This month, when a revival of the 1926 play "SEX" by Mae West is pulling in theatre-lovers nightly to the Aurora Theatre in Berkeley, it's a good time to revisit the sexpot's lesser known Broadway appearance as the headstrong, cocaine-loving character Babe Carson in "The Wicked Age," which opened [and closed, alas] during November 1927.
• • To control production costs, Mae West hired vaudevillians who were down on their luck. The performers included her former teacher Hal Clarendon and Marjorie Main (whose maturity fortified her portrayal of Ma Kettle in the movies).

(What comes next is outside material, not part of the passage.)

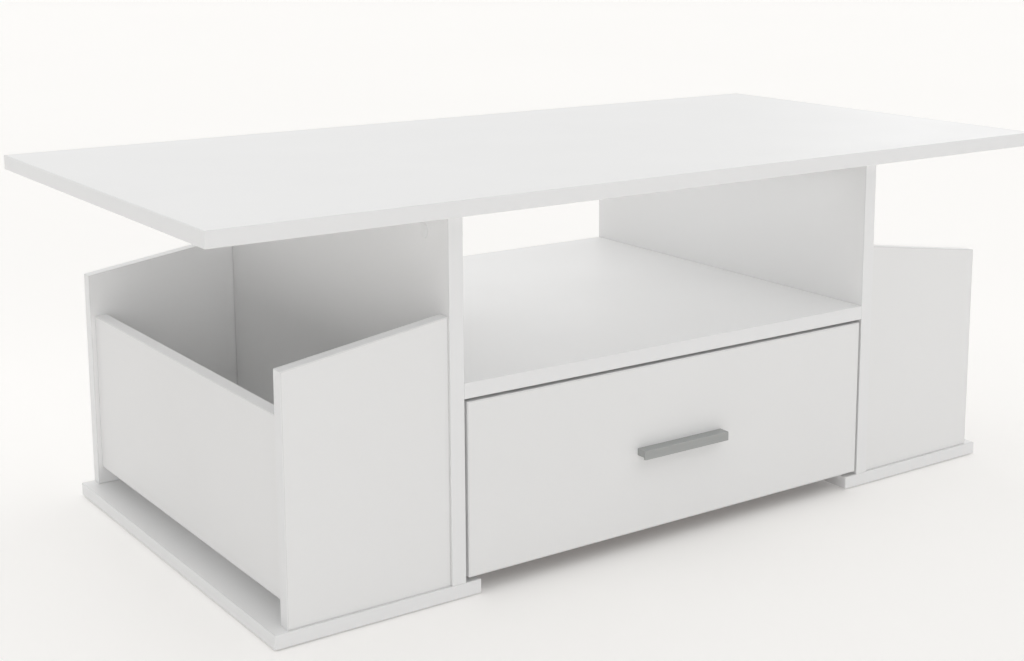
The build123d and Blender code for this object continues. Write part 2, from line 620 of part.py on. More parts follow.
def roller(start, direction):
    """A plastic wheel on an axle, with rounded rims."""
    width = AXLE_SPAN - 2 * ROLLER_SIDE_GAP
    wheel = rod(start + direction * ROLLER_SIDE_GAP, direction, ROLLER_RADIUS, width)
    rounded = fillet(wheel.edges(), ROLLER_RIM_RADIUS)
    bore = rod(start, direction, AXLE_RADIUS + ROLLER_BORE_CLEARANCE, AXLE_SPAN)
    return rounded - bore


CABINET_AXLE = Vector(CHANNEL_WEB, CABINET_ROLLER_Y, ROLLER_AXIS_Z)
DRAWER_AXLE = Vector(DRAWER_WEB, DRAWER_ROLLER_Y, ROLLER_AXIS_Z)


# ---- drawer ----
def drawer_floor(clearance=0.0):
    """The thin bottom, or the groove that takes it if a clearance is given."""
    reach = DRAWER_INNER + GROOVE_DEPTH - GROOVE_CLEARANCE + clearance
    front_end = FRONT_BACK - GROOVE_DEPTH + GROOVE_CLEARANCE - clearance
    z_range = (DRAWER_FLOOR_UNDER - clearance, DRAWER_FLOOR_TOP + clearance)
    return block((-reach, reach), (front_end, DRAWER_REAR), z_range)


def drawer_bottom():
    holes = [small_screw(point, UP, BOTTOM_SCREW, FIT) for point in DRAWER_BOTTOM_SCREWS]
    return drill(drawer_floor(), holes)


def drawer_front():
    reach = BAY_HALF - FRONT_GAP
    panel = board((-reach, reach), (FRONT_FACE, FRONT_BACK), (FRONT_BOTTOM, FRONT_TOP))
    side_holes = [cam_bolt_hole(point, -BACK) for point in DRAWER_BOLTS]
    side_holes += [dowel_hole(point, -BACK, SMALL_DOWEL_RADIUS) for point in DRAWER_DOWELS]
    handle_holes = [
        rod(point, -BACK, HANDLE_SCREW_RADIUS + FIT, FRONT_THICKNESS) for point in HANDLE_SCREWS
    ]
    return drill(panel, both_sides(side_holes) + handle_holes + [drawer_floor(GROOVE_CLEARANCE)])


def drawer_side():
    panel = board(
        (DRAWER_INNER, DRAWER_OUTER),
        (FRONT_BACK, DRAWER_REAR),
        (DRAWER_SIDE_BOTTOM, DRAWER_SIDE_TOP),
        DRAWER_EDGE_RADIUS,
    )
    half = DRAWER_BOARD / 2
    holes = [cam_bolt_hole(point, -BACK) for point in DRAWER_BOLTS]
    holes += [cam_bore(point, -BACK, RIGHT, half, SMALL_CAM) for point in DRAWER_BOLTS]
    holes += [dowel_hole(point, -BACK, SMALL_DOWEL_RADIUS) for point in DRAWER_DOWELS]
    holes += [small_screw(point, -RIGHT, THIN_SCREW, FIT) for point in DRAWER_BACK_SCREWS]
    holes += [hook_screw(y, FIT) for y in HOOK_SCREW_YS]
    return drill(panel, holes + [drawer_floor(GROOVE_CLEARANCE)])


def drawer_back():
    panel = board(
        (-DRAWER_INNER, DRAWER_INNER),
        (DRAWER_REAR - DRAWER_BOARD, DRAWER_REAR),
        (DRAWER_FLOOR_TOP, DRAWER_SIDE_TOP),
        DRAWER_EDGE_RADIUS,
    )
    side_holes = [small_screw(point, -RIGHT, THIN_SCREW, FIT) for point in DRAWER_BACK_SCREWS]
    bottom_holes = [small_screw(point, UP, BOTTOM_SCREW, FIT) for point in DRAWER_BOTTOM_SCREWS]
    return drill(panel, both_sides(side_holes) + bottom_holes)


def handle():
    """A ledge with a finger pocket under it and a front lip that hangs a little lower."""
    half = HANDLE_LENGTH / 2
    front = FRONT_FACE - HANDLE_DEPTH
    body = block((-half, half), (front, FRONT_FACE), (HANDLE_BOTTOM, HANDLE_TOP))
    lip_range = (HANDLE_BOTTOM - HANDLE_LIP_DROP, HANDLE_TOP)
    lip = block((-half, half), (front, front + HANDLE_WALL), lip_range)
    shell = body + lip
    shell = fillet(shell.edges(), HANDLE_EDGE_RADIUS)
    pocket = block(
        (-half + HANDLE_WALL, half - HANDLE_WALL),
        (front + HANDLE_WALL, FRONT_FACE - HANDLE_WALL),
        (HANDLE_BOTTOM - HANDLE_LIP_DROP, HANDLE_TOP - HANDLE_TOP_WALL),
    )
    hollow = shell - pocket
    boss_start = FRONT_FACE - HANDLE_WALL
    for point in HANDLE_SCREWS:
        boss_point = Vector(point.X, boss_start, point.Z)
        hollow = hollow + rod(boss_point, -BACK, HANDLE_BOSS_RADIUS, HANDLE_BOSS_LENGTH - HANDLE_WALL)
        face_point = Vector(point.X, FRONT_FACE, point.Z)
        hollow = hollow - rod(face_point, -BACK, HANDLE_SCREW_RADIUS + FIT, HANDLE_SCREW_BITE)
    return hollow


def handle_screw(point):
    """A pan-head screw from inside the drawer, through the front and into the handle."""
    head = rod(point, BACK, HANDLE_SCREW_HEAD_RADIUS, HANDLE_SCREW_HEAD_HEIGHT)
    domed = fillet(head.edges().sort_by(Axis.Y)[-1], HANDLE_SCREW_HEAD_HEIGHT / 2)
    return domed + rod(point, -BACK, HANDLE_SCREW_RADIUS, FRONT_THICKNESS + HANDLE_SCREW_BITE)


# ---- every node: a name and its solids ----
def carcass_nodes():
    right_boards = {
        "upright": upright(),
        "base_plate": base_plate(),
        "rack_front_panel": rack_front_panel(),
        "rack_rear_panel": rack_rear_panel(),
        "rack_end_panel": rack_end_panel(),
        "cabinet_runner": cabinet_runner(),
    }
    nodes = {"tabletop": [tabletop()], "shelf": [shelf()], "bay_back_panel": [bay_back_panel()]}
    for name, shape in right_boards.items():
        nodes["right_" + name] = [shape]
        nodes["left_" + name] = [mirrored(shape)]
    return nodes


def carcass_fitting_nodes():
    upright_half, shelf_half = UPRIGHT_THICKNESS / 2, SHELF_THICKNESS / 2
    back_half = BACK_PANEL_THICKNESS / 2
    right_groups = {
        "floor_glides": [glide(point) for point in GLIDES],
        "top_cam_locks": [cam_lock(point, UP, RIGHT, upright_half, CAM) for point in TOP_BOLTS],
        "top_cam_covers": [cam_cover(point, UP, RIGHT, upright_half) for point in TOP_BOLTS],
        "top_cam_bolts": [cam_bolt(point, UP) for point in TOP_BOLTS],
        "top_dowels": [dowel(point, UP) for point in TOP_DOWELS],
        "shelf_cam_locks": [cam_lock(point, RIGHT, -UP, shelf_half, CAM) for point in SHELF_BOLTS],
        "shelf_cam_bolts": [cam_bolt(point, RIGHT) for point in SHELF_BOLTS],
        "shelf_dowels": [dowel(point, RIGHT) for point in SHELF_DOWELS],
        "back_panel_cam_locks": [cam_lock(point, RIGHT, -BACK, back_half, CAM) for point in BACK_BOLTS],
        "back_panel_cam_bolts": [cam_bolt(point, RIGHT) for point in BACK_BOLTS],
        "back_panel_dowels": [dowel(point, RIGHT) for point in BACK_DOWELS],
        "rack_cam_locks": rack_fittings(rack_cam_lock, RACK_BOLT_HEIGHTS),
        "rack_cam_covers": rack_fittings(rack_cam_cover, RACK_BOLT_HEIGHTS),
        "rack_cam_bolts": rack_fittings(cam_bolt, RACK_BOLT_HEIGHTS),
        "rack_dowels": rack_fittings(dowel, (RACK_DOWEL_HEIGHT,)),
        "rack_screws": [board_screw(point, RIGHT) for point in RACK_SCREWS],
        "base_screws": [board_screw(point, UP) for point in BASE_SCREWS_UPRIGHT + BASE_SCREWS_RACK],
        "cabinet_runner_screws": [channel_screw(y) for y in CHANNEL_SCREW_YS],
        "cabinet_roller_axles": [axle(CABINET_AXLE, -RIGHT)],
    }
    return {name: both_sides(shapes) for name, shapes in right_groups.items()}


def drawer_nodes():
    side, runner = drawer_side(), drawer_runner()
    half = DRAWER_BOARD / 2
    right_groups = {
        "drawer_cam_locks": [
            cam_lock(point, -BACK, RIGHT, half, SMALL_CAM) for point in DRAWER_BOLTS
        ],
        "drawer_cam_bolts": [cam_bolt(point, -BACK, SMALL_CAM_RADIUS) for point in DRAWER_BOLTS],
        "drawer_dowels": [dowel(point, -BACK, SMALL_DOWEL_RADIUS) for point in DRAWER_DOWELS],
        "drawer_back_screws": [small_screw(point, -RIGHT, THIN_SCREW) for point in DRAWER_BACK_SCREWS],
        "drawer_runner_screws": [hook_screw(y) for y in HOOK_SCREW_YS],
        "drawer_roller_axles": [axle(DRAWER_AXLE, RIGHT)],
    }
    nodes = {name: both_sides(shapes) for name, shapes in right_groups.items()}
    nodes["drawer_front"] = [drawer_front()]
    nodes["drawer_back"] = [drawer_back()]
    nodes["drawer_bottom"] = [drawer_bottom()]
    nodes["right_drawer_side"] = [side]
    nodes["left_drawer_side"] = [mirrored(side)]
    nodes["right_drawer_runner"] = [runner]
    nodes["left_drawer_runner"] = [mirrored(runner)]
    nodes["drawer_bottom_screws"] = [
        small_screw(point, UP, BOTTOM_SCREW) for point in DRAWER_BOTTOM_SCREWS
    ]
    nodes["handle"] = [handle()]
    nodes["handle_screws"] = [handle_screw(point) for point in HANDLE_SCREWS]
    return nodes


def roller_nodes():
    cabinet, drawer = roller(CABINET_AXLE, -RIGHT), roller(DRAWER_AXLE, RIGHT)
    return {
        "right_cabinet_roller": [cabinet],
        "left_cabinet_roller": [mirrored(cabinet)],
        "right_drawer_roller": [drawer],
        "left_drawer_roller": [mirrored(drawer)],
    }


def main():
    os.makedirs("parts", exist_ok=True)
    nodes = {**carcass_nodes(), **carcass_fitting_nodes(), **drawer_nodes(), **roller_nodes()}
    for name, shapes in nodes.items():
        solids = [solid for shape in shapes for solid in shape.solids()]
        export_step(Compound(children=solids), "parts/" + name + ".step")
        print(name, len(solids))


main()
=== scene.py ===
import math

import bmesh
import bpy
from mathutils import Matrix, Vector


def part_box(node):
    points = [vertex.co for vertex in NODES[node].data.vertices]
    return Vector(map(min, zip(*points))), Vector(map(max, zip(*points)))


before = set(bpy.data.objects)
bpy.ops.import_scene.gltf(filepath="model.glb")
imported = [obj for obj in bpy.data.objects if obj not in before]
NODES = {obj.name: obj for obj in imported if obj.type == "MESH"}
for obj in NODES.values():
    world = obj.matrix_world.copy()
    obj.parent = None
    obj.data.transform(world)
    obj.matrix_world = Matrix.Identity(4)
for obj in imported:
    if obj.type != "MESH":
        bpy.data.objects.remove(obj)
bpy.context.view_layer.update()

# ---- camera: where it stands, which way it looks, its lens ----
CAMERA_PLACE = (-1.2056, -1.7115, 0.7403)
CAMERA_TURN = 35.63          # degrees from straight at the front towards the right-hand end
CAMERA_TILT = 10.23          # degrees below level
CAMERA_LENS = 57.5           # mm
SENSOR_WIDTH = 36.0          # mm
CAMERA_SHIFT = (-0.044, -0.12)

# ---- light: wide soft lights as far off as the sky, a little even light, and a pale room behind ----
ROOM_TONE = (1.0, 0.995, 0.985)
ROOM_SEEN = 0.94             # how bright the room looks, directly and in reflections
ROOM_LIGHT = 0.26            # how much even light it gives
# Each light's name, degrees round from the front towards the left, degrees up, degrees wide, strength,
# and whether glossy surfaces mirror it.
LIGHTS = (
    ("overhead", 0, 90, 110, 1.48, True),
    ("low_left", 20, 6, 30, 0.60, True),
    ("rear", 180, 14, 60, 0.90, False),
    ("right", -105, 12, 60, 0.39, True),
)
SHELF_FILL = 0.33            # W, a soft panel under the tabletop that opens up the shade on the shelf
RACK_FILL = 0.04             # W, a smaller one over each magazine rack
FILL_COVER = 0.9             # share of the space's width and depth that a panel covers
FILL_DROP = 0.01             # from the tabletop down to a panel

# ---- floor ----
FLOOR_RADIUS = 30.0
FLOOR_SIDES = 96
FLOOR_TONE = (0.965, 0.95, 0.93)
FLOOR_ROUGHNESS = 0.8
FLOOR_SPECULAR = 0.2
FLOOR_GLOW = 0.12            # lifts the floor towards the white of a photographer's sweep

# ---- boards ----
BOARD_WHITE = (0.88, 0.88, 0.878)
BOARD_GREY = (0.775, 0.775, 0.78)
BAND_WHITE = (0.875, 0.877, 0.88)
BAND_SMOOTHER = 0.07         # how much lower an edge band's roughness is than a face's
RUB_ROUGHER = 0.12           # how much rubbing adds to a rounded edge's roughness
PEARL_DEPTH = 0.000035
SEAM_INSET = 0.0011          # from a board's edge to the line where its edge band meets its face
SEAM_WIDTH = 0.00025
SEAM_DEPTH = 0.00008
SEAM_SHADE = (0.62, 0.62, 0.62)
PANEL_END = 0.003            # how near a rack panel's end a point belongs to that end
WEAVE_STEP = 0.0016          # between threads in the mark that the press screen leaves on hardboard

# The range that most of a noise's values lie in.
NOISE_RANGE = (0.3, 0.7)

# The thin direction of each white board, along which its faces look.
BOARD_FACES = {
    "tabletop": 2,
    "shelf": 2,
    "left_base_plate": 2,
    "right_base_plate": 2,
    "left_upright": 0,
    "right_upright": 0,
    "left_rack_end_panel": 0,
    "right_rack_end_panel": 0,
    "left_rack_front_panel": 1,
    "left_rack_rear_panel": 1,
    "right_rack_front_panel": 1,
    "right_rack_rear_panel": 1,
    "bay_back_panel": 1,
    "drawer_front": 1,
}
DRAWER_BOARDS = ("left_drawer_side", "right_drawer_side", "drawer_back")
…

• • Time Magazine, in an article "New Plays In Manhattan," had the brickbats ready.
• • Time gave Mae an unvarnished Bronx cheer: "The Wicked Age. Mae West betrayed her public. Sex, which she wrote and in which she acted, was very dirty and very dull. She went to jail for it. Her new play is about bathing beauty contests. The greasy gathering that assembled, itchingly expectant for the first performance, was disconsolate. Her cheap, shiftless talent is useless to them now. She has cleaned it up . . . [Monday — 14 November 1927 — Time Magazine].
• • "The low point of the theatrical season of 1927—1928," sneered The New York Times.
• • "A choice piece of limburger," hissed Variety.
• • How did Mae West feel, clobbered by the critics? With fortitude, she went on.